I recently jumped from a B2C marketing department at Western Governors University (WGU) in the online higher education sector to a B2B marketing department at Zuora that provides subscription management software in the SaaS space. This change has made me think about the value of the B2B and B2C categories.
Perhaps it is more helpful to consider the differences between industries instead of differences between B2B and B2C. For instance, there are definitely differences between the online higher education and SaaS sectors, and that’s where I’m noticing the source of most of the differences in my current situation.
While I believe that the B2B and B2C categories have utility, I’m not sure how useful they are for my experience as a martech maestro. It is very likely, however, that they have significant utility for other marketing operations and technology practitioners.
Not such a clean-cut distinction
There are many ways to distinguish B2B from B2C. For instance, B2B might imply that more than one person is involved in decision-making, while in the B2C context it may only involve one person. However, to state the obvious, that’s not always the case.
An SEO tool that costs only a hundred or so dollars a month is a B2B situation that really doesn’t require many people. Someone as junior as an intern can select it and simply ask a superior who can quickly approve. They then can pay for it using a corporate card without much fuss. Not all B2B products are really so expensive or complicated that they require many stakeholders to evaluate and approve over a long period of time.
WGU provides low-cost bachelor’s and master’s degrees with flexibility. With the exception of the group that tries to strike and sustain partnerships with businesses and organizations to help incentivize their employees to pursue a WGU degree with a discount as a perk, WGU’s marketing efforts are mainly B2C.

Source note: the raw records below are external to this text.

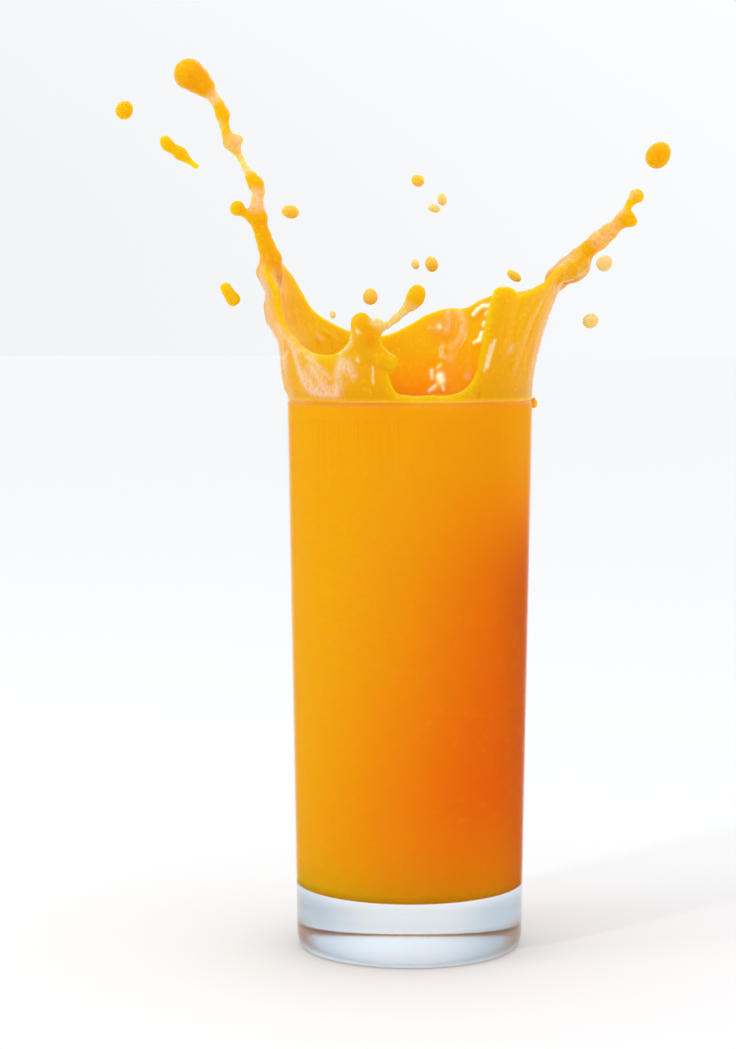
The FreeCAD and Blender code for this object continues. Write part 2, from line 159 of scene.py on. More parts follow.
# FROTH is where fine bubbles make the juice pale.
FROTH = (
    (1, 1.3, 0.8, ((-66.5, 19.0), (-62.5, 15.6), (-59.5, 12.8))),
    (1, 0.6, 0.6, ((-58.0, 13.2), (-53.5, 13.1))),
    (1, 1.4, 0.9, ((-59.5, 12.0), (-58.0, 9.4), (-56.2, 7.0), (-53.4, 4.4), (-50.0, 2.6))),
    (1, 1.7, 1.0, ((-54.5, 6.0), (-51.0, 3.6), (-46.5, 2.2), (-41.0, 1.8), (-37.0, 2.0))),
    (1, 1.5, 1.0, ((-49.5, 9.0), (-46.8, 7.4), (-44.0, 5.2), (-42.4, 3.8))),
    (1, 0.8, 0.8, ((-51.5, 11.6), (-46.5, 11.2))),
    (1, 0.8, 0.7, ((-46.0, 10.4), (-42.0, 8.4), (-38.6, 6.2))),
    (1, 1.3, 0.9, ((-36.8, 2.4), (-33.6, 4.4), (-33.8, 7.2), (-31.4, 9.6))),
    (1, 1.4, 0.9, ((-31.4, 9.6), (-28.2, 9.6), (-27.0, 7.2))),
    (1, 0.7, 0.9, ((-25.6, 16.8), (-27.0, 14.8), (-29.5, 13.6), (-32.0, 12.6))),
    (1, 0.9, 0.8, ((-71.8, 12.7), (-68.0, 10.1))),
    (1, 0.9, 0.8, ((-73.7, 9.0), (-67.0, 12.6))),
    (1, 0.8, 0.7, ((-76.0, 12.2), (-71.5, 8.2))),
    (1, 2.4, 0.3, ((-84.0, 34.0), (-78.0, 28.0), (-74.0, 22.0), (-72.0, 17.0))),
    (-1, 0.9, 0.8, ((156.5, 23.2), (153.6, 20.9), (153.4, 17.8))),
    (-1, 0.8, 0.6, ((153.4, 17.8), (155.2, 15.4), (158.8, 13.2), (158.4, 10.6))),
    (-1, 0.8, 0.7, ((161.6, 23.2), (160.2, 20.5), (160.8, 17.6))),
    (-1, 1.6, 0.5, ((165.2, 19.3), (164.8, 19.1))),
    (-1, 0.9, 0.7, ((227.7, 16.0), (227.2, 15.7))),
    (-1, 0.9, 0.7, ((147.5, 6.0), (147.3, 5.6))),
    (1, 0.9, 0.7, ((48.6, 13.9), (48.2, 13.3))),
)
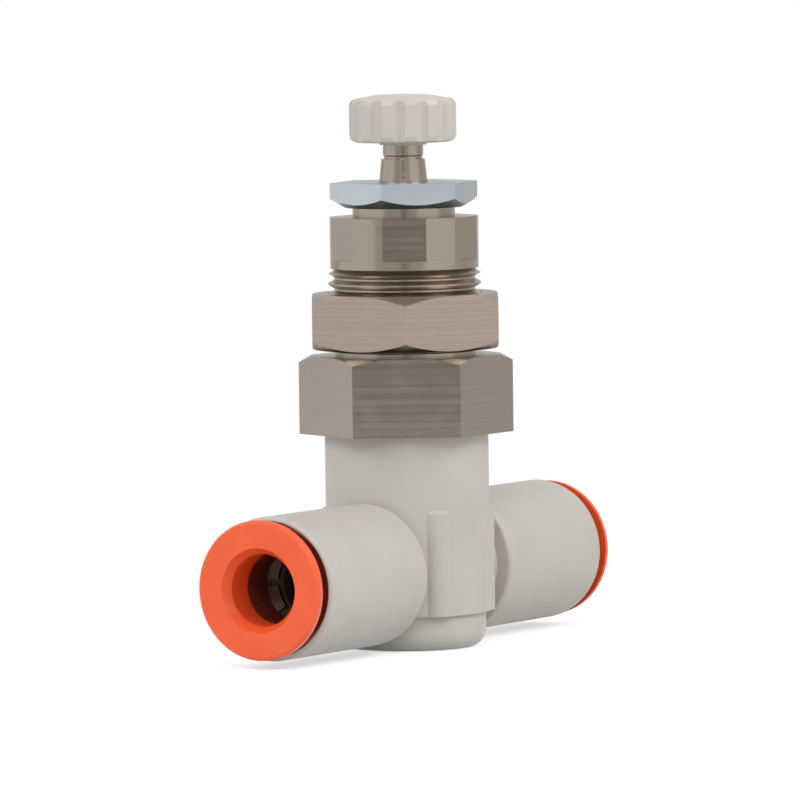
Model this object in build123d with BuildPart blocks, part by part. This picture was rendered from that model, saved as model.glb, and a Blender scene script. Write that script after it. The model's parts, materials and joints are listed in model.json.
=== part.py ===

Despite the great value, a prospective student likely needs to consult with a partner or employer to discuss finances — let alone make arrangements for lifestyle factors like childcare, as a student has to commit significant amounts of time over several years. Thus college degree programs and other high ticket items (some electronics, automobiles, travel, real estate, etc.) can require significant input and agreement from several different people, and that can take plenty of time.
Similarities between B2B and B2C
Further, B2B and B2C marketing share plenty of common aspects.
Most marketing departments need websites, analytics, marketing automation, CRMs, and many other major types of systems. Data hygiene is certainly important in both contexts, too. Additionally, marketing involves persuasion, segmentation, targeting, research, creativity, and many other tactics regardless of the context.
B2B marketers use firmographics and technographics for their ICP/TAM models, while B2C marketers use demographics and consumer research for their personas and lookalike modeling. Heck, one could argue that technographics apply to B2C; an iPhone case maker certainly doesn’t want to expend money and effort marketing to Android phone owners.
Besides, both B2B and B2C marketers themselves deal with plenty of B2B marketers as they research, procure and use various stack components.
The maestro perspective
Martech maestros keep a strategic view over the entire tech stack. Thus, they’re generalists, in a sense, when it comes to individual components and they help orchestrate the bigger picture. I argue that this is a benefit since a maestro can help a component-owner or power-user see a broader perspective than they get from working in the weeds with the component. The maestro can help identify and test assumptions and see how the component fits with the department and organization’s broader stack.
Therefore, while maestros should have a good idea of how various types of systems function (CMS, CRM, DAM, etc.), they will likely have to continually deal with all sorts of situations as stacks have a lot of components. That means that there is always something new to learn. Whether they’re assisting with a B2B ABM platform or a B2C-focused CDP, they should employ similar strategies and frameworks to help the stakeholders make more deliberate decisions, interact with other stakeholders and ensure favorable ROI.
Why we should care
As business professionals, we use broad categorizations and labels to help us better understand what we do and what others do. When we use B2B and B2C in marketing, we need to remember that these two broad categories aren’t as clear-cut as they may appear. Thus, we may make inaccurate assumptions and decisions regarding a situation or interact amongst ourselves.
For instance, when we discuss different case studies and tactics, we sometimes discount the value of listening and considering insights than the other context. While insights may not translate from a B2B situation to a B2C one (or vice versa), the different categorizations may not be the driving force in that disconnect. Something else might be the culprit. Further, a B2B insight may apply to a B2C situation. Finally, B2C insights don’t universally apply to all B2C situations, and vice versa.
The B2B and B2C categorizations certainly offer value. But do they provide significant value in the context of marketing operations and technology? At least when it comes to maestros and overall stack orchestration, they don’t seem to offer much value — at least not from my perspective.
I’m interested to hear what you all think. For instance, should we indicate which type of marketing we work in? I’m going back and forth on how to represent this, for instance, on my LinkedIn profile.